CPU utilization characteristics are pretty much the same on the left and right sides (direct connection on the left and ScaleArc without caching on the right). In the middle, we can see that the web server’s CPU gets completely utilized sooner with caching. Because data comes faster from the cache, it serves more requests, which costs more resources computationally. On the other hand, the database server’s CPU utilization is significantly lower when caching is used. The bar is on the top on the left and right sides – in the middle, we have bars both at the top and at the bottom.
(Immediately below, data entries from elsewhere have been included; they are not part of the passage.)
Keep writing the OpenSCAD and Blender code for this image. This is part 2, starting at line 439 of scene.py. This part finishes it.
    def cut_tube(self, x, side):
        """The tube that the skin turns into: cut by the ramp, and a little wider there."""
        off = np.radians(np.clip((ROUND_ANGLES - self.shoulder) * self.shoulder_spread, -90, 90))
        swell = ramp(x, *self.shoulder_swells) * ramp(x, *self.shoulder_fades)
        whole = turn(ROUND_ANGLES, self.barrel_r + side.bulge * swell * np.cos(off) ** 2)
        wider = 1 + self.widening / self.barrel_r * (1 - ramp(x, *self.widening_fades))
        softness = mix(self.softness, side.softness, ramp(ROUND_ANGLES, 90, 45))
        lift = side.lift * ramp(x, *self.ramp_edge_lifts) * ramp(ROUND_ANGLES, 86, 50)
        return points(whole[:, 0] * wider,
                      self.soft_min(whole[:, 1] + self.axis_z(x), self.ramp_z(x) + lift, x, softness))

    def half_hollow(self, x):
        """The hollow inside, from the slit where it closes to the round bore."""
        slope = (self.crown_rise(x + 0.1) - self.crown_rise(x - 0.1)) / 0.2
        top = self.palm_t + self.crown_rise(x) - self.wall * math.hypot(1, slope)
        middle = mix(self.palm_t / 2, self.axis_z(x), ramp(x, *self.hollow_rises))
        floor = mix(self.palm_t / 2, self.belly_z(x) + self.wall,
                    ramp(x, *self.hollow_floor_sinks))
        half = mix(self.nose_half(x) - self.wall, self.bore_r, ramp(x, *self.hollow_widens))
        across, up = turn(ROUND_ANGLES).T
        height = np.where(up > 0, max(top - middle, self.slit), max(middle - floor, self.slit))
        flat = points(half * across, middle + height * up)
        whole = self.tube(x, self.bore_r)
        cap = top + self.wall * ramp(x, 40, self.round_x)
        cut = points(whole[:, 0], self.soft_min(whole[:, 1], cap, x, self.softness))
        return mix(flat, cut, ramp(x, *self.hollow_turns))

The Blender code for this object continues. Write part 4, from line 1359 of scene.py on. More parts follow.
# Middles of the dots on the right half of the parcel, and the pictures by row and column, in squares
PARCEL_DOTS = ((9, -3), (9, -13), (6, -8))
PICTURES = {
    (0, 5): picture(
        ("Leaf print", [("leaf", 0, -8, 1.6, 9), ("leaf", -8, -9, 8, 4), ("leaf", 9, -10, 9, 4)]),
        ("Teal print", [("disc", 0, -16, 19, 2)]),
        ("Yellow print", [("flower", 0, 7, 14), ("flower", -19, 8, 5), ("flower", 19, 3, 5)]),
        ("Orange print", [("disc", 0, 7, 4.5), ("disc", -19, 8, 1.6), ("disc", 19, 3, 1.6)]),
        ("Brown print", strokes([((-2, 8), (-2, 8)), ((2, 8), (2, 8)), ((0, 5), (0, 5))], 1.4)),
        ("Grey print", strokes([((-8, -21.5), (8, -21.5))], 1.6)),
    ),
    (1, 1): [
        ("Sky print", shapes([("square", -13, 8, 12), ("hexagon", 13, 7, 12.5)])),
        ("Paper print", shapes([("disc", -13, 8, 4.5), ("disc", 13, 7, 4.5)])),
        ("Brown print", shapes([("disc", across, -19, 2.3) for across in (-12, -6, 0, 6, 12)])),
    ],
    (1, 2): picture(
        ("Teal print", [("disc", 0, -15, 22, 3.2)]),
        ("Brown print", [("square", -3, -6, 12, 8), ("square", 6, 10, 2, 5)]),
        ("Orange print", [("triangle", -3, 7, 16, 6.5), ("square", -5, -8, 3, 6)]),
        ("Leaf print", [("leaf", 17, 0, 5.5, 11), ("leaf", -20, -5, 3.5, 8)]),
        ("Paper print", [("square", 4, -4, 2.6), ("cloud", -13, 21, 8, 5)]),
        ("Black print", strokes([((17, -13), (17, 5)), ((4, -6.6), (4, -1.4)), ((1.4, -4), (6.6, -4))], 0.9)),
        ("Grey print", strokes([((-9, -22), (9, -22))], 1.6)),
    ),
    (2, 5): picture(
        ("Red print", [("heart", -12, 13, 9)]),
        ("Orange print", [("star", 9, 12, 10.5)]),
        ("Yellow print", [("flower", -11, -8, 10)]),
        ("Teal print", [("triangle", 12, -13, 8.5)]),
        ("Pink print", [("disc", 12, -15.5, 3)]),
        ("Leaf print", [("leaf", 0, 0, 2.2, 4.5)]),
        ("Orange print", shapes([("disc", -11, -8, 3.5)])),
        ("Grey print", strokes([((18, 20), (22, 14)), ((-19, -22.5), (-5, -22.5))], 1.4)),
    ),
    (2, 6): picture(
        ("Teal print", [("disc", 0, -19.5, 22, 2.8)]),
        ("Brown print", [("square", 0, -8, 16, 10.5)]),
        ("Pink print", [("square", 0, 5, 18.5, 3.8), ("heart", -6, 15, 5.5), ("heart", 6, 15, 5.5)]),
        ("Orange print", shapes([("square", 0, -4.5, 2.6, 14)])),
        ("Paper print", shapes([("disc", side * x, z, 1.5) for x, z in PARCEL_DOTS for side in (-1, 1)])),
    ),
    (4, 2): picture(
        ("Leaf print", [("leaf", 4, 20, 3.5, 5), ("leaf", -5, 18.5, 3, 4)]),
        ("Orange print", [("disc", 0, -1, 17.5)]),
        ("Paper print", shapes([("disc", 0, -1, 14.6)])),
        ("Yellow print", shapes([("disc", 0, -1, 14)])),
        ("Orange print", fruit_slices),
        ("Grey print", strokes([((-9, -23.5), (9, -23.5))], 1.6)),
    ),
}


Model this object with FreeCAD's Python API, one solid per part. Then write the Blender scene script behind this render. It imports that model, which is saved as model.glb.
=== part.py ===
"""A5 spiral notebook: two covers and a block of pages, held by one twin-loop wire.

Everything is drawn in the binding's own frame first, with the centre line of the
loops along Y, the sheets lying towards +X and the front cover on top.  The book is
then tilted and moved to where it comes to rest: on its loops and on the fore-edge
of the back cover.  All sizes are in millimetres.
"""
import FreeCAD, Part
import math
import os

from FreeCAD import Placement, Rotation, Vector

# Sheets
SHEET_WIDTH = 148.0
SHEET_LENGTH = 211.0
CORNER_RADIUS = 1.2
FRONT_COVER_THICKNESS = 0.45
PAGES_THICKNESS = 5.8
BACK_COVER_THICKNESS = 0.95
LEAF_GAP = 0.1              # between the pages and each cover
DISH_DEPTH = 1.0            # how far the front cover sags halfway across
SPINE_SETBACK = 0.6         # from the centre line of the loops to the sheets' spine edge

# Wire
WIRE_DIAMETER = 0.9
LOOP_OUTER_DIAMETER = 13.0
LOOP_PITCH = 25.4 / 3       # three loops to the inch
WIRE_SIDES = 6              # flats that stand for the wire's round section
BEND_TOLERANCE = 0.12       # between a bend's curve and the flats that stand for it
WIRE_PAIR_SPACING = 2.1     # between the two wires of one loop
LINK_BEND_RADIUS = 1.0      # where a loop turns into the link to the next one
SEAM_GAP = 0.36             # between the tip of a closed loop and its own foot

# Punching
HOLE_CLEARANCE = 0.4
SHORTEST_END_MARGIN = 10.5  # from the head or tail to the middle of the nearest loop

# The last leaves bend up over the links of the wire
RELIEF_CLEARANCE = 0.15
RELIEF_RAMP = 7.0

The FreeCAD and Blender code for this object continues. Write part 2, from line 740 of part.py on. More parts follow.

The test is utilizing the database server’s CPU completely only when we hit cache misses.
Because ScaleArc serves the cache hits, and these requests are not hitting the database, the database is not used at all when requests are served from the cache. In the case of tests with caching on, the bottleneck became the web server, which is a component that is a lot easier to scale than the database.
There are two more key points to take away here. First, regardless of whether caching is turned on or off, this workload is not too much for ScaleArc. Second, the client we ran the measurement scripts on was not the bottleneck.
The goal of these benchmarks was to show that ScaleArc has very little overhead and that caching can be beneficial for a real-world application, which has a “read mostly” workload with relatively expensive reads (expensive means that network round trip is not a significant contributor in the read’s response time). A blog is exactly that type – typically, more people are visiting than commenting. The test showed that ScaleArc is capable of supporting this scenario well, delivering 3.5x throughput at peak capacity. It’s worth mentioning that if this system needs to be scaled, more web servers could be added as well as more read slaves. Those read slaves can take up read queries by a WordPress plugin which allows this, or by ScaleArc’s read-write splitting facility (it threats autocommit selects as reads), in the later case, the caching benefit is present for the slaves as well.